Tres Rios committee votes no for 2014 high school finals rodeo bid
By James Monteleone The Daily Times
AZTEC — The Tres Rios High School Rodeo Association on Tuesday voted to not invite the National High School Finals Rodeo to return in 2014, citing the national association's lack of concern for the losses communities incurred hosting the event.
The decision of the local rodeo committee, comprising area government and business leaders, departs from many members' previously stated attitudes that the local benefits of hosting the rodeo outweigh the taxpayer money invested.
"In good conscious, I just don't think I see that benefit versus the loss that we incurred," said Farmington Mayor Bill Standley. "I think they're thumbing their nose at the communities."
Tres Rios Executive Committee members Tuesday cited concerns that the Denver-based National High School Rodeo Association has continued to request increased local investment, while charging the communities $55,000 each year to host the event in addition to taking a large share of other revenue sources.
"They should be coming to us and saying, How did you do? What can we do to make it better?'" said Standley, an early advocate for first bringing the national event to McGee Park in 2002.
Finalized financial statements reviewed Tuesday indicated more than $124,000 in taxpayer money was lost by hosting the 2009 National High School Rodeo Finals, a significant improvement from the $225,000 projected to be lost when the budget was last reviewed in September.
But adding in unaccounted labor and utility costs, the deficit could be as high as $325,000, the Tres Rios board agreed Tuesday. A report detailing the rodeo's affect on the regional economy still is being compiled.
Hosting the 2008 finals rodeo, local communities were also in the red, reporting more than $186,000 in losses that year, according to the rodeo financial report.
"From the private (business) side, why would we get involved with something we're losing money in? Especially with a partner who isn't concerned with us making money or at least coming back even," said Tres Rios committee member Bill Florez, representing Jaynes Corp.
If Tres Rios was to seek the rodeo in 2014, the board would have to compile a bid to present to the National High School Rodeo Association during its January conference.
Tres Rios agreed to withhold bidding at the January meeting. However, the committee said it may reconsider playing host if the National High School Rodeo Association agreed to help local communities cut some of the incurred losses rather than continue to expect continued facility upgrades and investments.

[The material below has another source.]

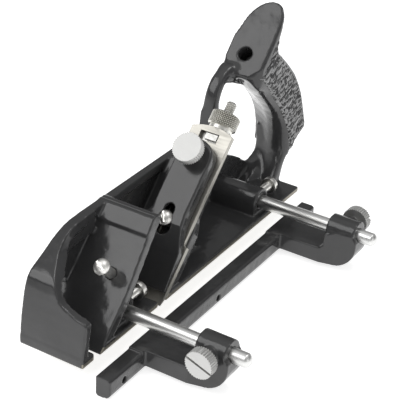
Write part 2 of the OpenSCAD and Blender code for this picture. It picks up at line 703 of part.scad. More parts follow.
module adjuster_nut() {
    groove_u = nut_u - nut_neck - nut_collar_l - nut_groove_l;
    color(nickel) on_main() translate([0, line_y, cutter_t - stud_off]) rotate([0, -90, 0])
        difference() {
            union() {
                translate([0, 0, groove_u - nut_flange_l])
                    cylinder(d = groove_d + 1.8, h = nut_flange_l, $fn = fine);
                translate([0, 0, groove_u - 0.2])
                    cylinder(d = groove_d, h = nut_groove_l + 0.4, $fn = fine);
                translate([0, 0, groove_u + nut_groove_l])
                    cylinder(d = nut_d - 2, h = nut_collar_l, $fn = fine);
                translate([0, 0, nut_u - nut_neck - 0.1])
                    cylinder(d = nut_d - 3, h = nut_neck + 0.2, $fn = fine);
                translate([0, 0, nut_u]) knurled_disc(nut_d, nut_l, 44, 0.6);
            }
            translate([0, 0, groove_u - nut_flange_l - over])
                cylinder(d = stud_d + 2 * run_gap, h = nut_bore_l, $fn = fine);
        }
}

module adjuster_slide() {
    plate_t = 1.5;
    plate_w = 16;
    fork_h = stud_off - cutter_t + 6;
    fork_u = nut_u - nut_neck - nut_collar_l - nut_groove_l + flat_gap * 4;
    fork_t = nut_groove_l - 0.4;
    notch_w = groove_d + 2.4;
    lug_u = lug_window_u - end_gap;
    color(nickel) on_main() difference() {
        union() {
            translate([-fork_u - fork_t, line_y - plate_w / 2, -plate_t])
                cube([fork_u + fork_t - bed_top_l - 1.4, plate_w, plate_t - flat_gap]);
            translate([-lug_u, lug_y, -plate_t])
                cube([lug[0], lug[1], plate_t + cutter_t - 2 * end_gap]);
            translate([-fork_u - fork_t, line_y - plate_w / 2 + 1, -fork_h])
                cube([fork_t, plate_w - 2, fork_h - flat_gap]);
        }
        translate([-fork_u, line_y - notch_w / 2, -plate_t - over])
            cube([nut_flange_l + 0.3, notch_w, plate_t + over]);
        translate([-fork_u - fork_t - over, line_y, cutter_t - stud_off]) rotate([0, 90, 0])
            cylinder(d = groove_d + 0.4, h = fork_t + 2 * over, $fn = fine);
        translate([-fork_u - fork_t - over, line_y - groove_d / 2 - 0.2, -fork_h - over])
            cube([fork_t + 2 * over, groove_d + 0.4, fork_h - stud_off + cutter_t + over]);
    }
}

// Fence rod with a domed end, along Y through the body and the fence's boss
module fence_rod(d) {
    color(nickel) translate([fx(d), 0, rod_z]) {
        bar_y(rod_d, -half_w + 0.4, rod_reach - rod_d * 0.35);
        translate([0, rod_reach - rod_d * 0.35, 0]) rotate([-90, 0, 0]) intersection() {
                cylinder(d = rod_d, h = rod_d, $fn = fine);
                translate([0, 0, -rod_d * 0.186]) sphere(d = rod_d * 1.072, $fn = fine);
            }
    }
}
module front_fence_rod() { fence_rod(front_rod_d); }
module rear_fence_rod() { fence_rod(rear_rod_d); }

// Side view of a fence arm's bend, across (x) and up (y)
module arm_bend() {
    top = -fence_drop + arm_pad_h;
    low = top - arm_t;
    inner = fence_boss_y;
    outer = fence_boss_y + fence_boss_l + 2.2;
    polygon(concat([[fence_y, low + 1], [fence_y, top], [inner - 3, top + 0.3]],
        arc(inner - 3, top + 3.3, 3, -90, 0, 4),
        [[inner, rod_z - 1], [outer - 3, rod_z + 2], [outer, rod_z - 2]],
        arc(outer - 15, low + 16, 15, 0, -80, 8)));
}

module fence_arm(d, s) {
    translate([fx(d), 0, 0]) {
        // Arm and bend, drawn in at the boss
        intersection() {
            translate([-arm_w / 2, 0, 0]) rotate([90, 0, 90]) linear_extrude(arm_w) arm_bend();
            translate([0, 0, -40]) linear_extrude(60) polygon([[-arm_w / 2 - 2, fence_y - 1],
                [-arm_w / 2 - 2, fence_y + fence_t], [-arm_w / 2, fence_y + fence_t + 3],
                [-arm_w / 2, fence_boss_y - 2], [-boss_d / 2, fence_boss_y + 6],
                [-boss_d / 2, fence_boss_y + 30], [boss_d / 2, fence_boss_y + 30],
                [boss_d / 2, fence_boss_y + 6], [arm_w / 2, fence_boss_y - 2],
                [arm_w / 2, fence_y + fence_t + 3], [arm_w / 2 + 2, fence_y + fence_t],
                [arm_w / 2 + 2, fence_y - 1]]);
        }
        translate([-arm_w / 2 - 2, fence_y, -fence_drop - 3]) cube([arm_w + 4, fence_t, 3 + arm_pad_h]);
        translate([0, 0, rod_z]) bar_y(boss_d, fence_boss_y, fence_boss_y + fence_boss_l);
        // Small boss round the thumbscrew
        translate([0, fence_boss_y + fence_boss_l / 2, rod_z]) rotate([0, s * 90, 0])
            cylinder(d = 9.5, h = boss_d / 2 + 1.4, $fn = fine);
    }
}

module fence() {
    mid_d = (front_rod_d + rear_rod_d) / 2 - fence_shift;
    color(enamel) difference() {
        union() {
            // Bar: square above, rounded along its lower outer edge
            translate([fx(mid_d) - fence_l / 2, 0, 0]) rotate([90, 0, 90]) linear_extrude(fence_l)
                polygon(concat([[fence_y, -fence_drop - fence_h + 0.8], [fence_y, -fence_drop],
                    [fence_y + fence_t - 1, -fence_drop], [fence_y + fence_t, -fence_drop - 1]],
                    arc(fence_y + fence_t - 3.4, -fence_drop - fence_h + 3.4, 3.4, 0, -90, 5),
                    [[fence_y + 0.8, -fence_drop - fence_h]]));
            fence_arm(front_rod_d, 1);
            fence_arm(rear_rod_d, -1);
        }
        for (d = [front_rod_d, rear_rod_d])
            translate([fx(d), 0, rod_z])
                bar_y(rod_d + 2 * run_gap, fence_boss_y - 8, fence_boss_y + 30);
        translate([fx(front_rod_d), fence_boss_y + fence_boss_l / 2, rod_z])
            bar_x(fence_screw_d + 2 * run_gap, 0, boss_d);
        translate([fx(rear_rod_d), fence_boss_y + fence_boss_l / 2, rod_z])
            bar_x(fence_screw_d + 2 * run_gap, -boss_d, 0);
        // Facing holes
        for (i = [0:2]) translate([fx(facing_d + i * facing_gap), 0, facing_z])
            bar_y(facing_hole_d, fence_y - over, fence_y + fence_t + over);
    }
}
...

"We're not interested in the current arrangement," San Juan County Executive Officer Keith Johns said.
Renegotiated hosting contracts were allowed at the Gillette, Wyo., site but previously rejected in Farmington, the Tres Rios committee noted.
"In the past, they've known we're anxious to have it here. That put us at a disadvantage," said Tres Rios chairwoman Peggy McWilliams, who represents ConocoPhillips.
National High School Rodeo Association Executive Director Kent Sturman said Tuesday he was surprised to hear Farmington would not seek the 2014 rodeo.
"They've not brought anything to our attention. We're not aware that they've lost money on that event. We have not had any communication on that matter," Sturman said. "Last we were told is that they were very interested in bidding to bring the event back."
Tres Rios Executive Director Beth Utley disputed the statement, saying concerns regarding the taxpayer shortfall were clearly expressed after the 2008 high school finals rodeo.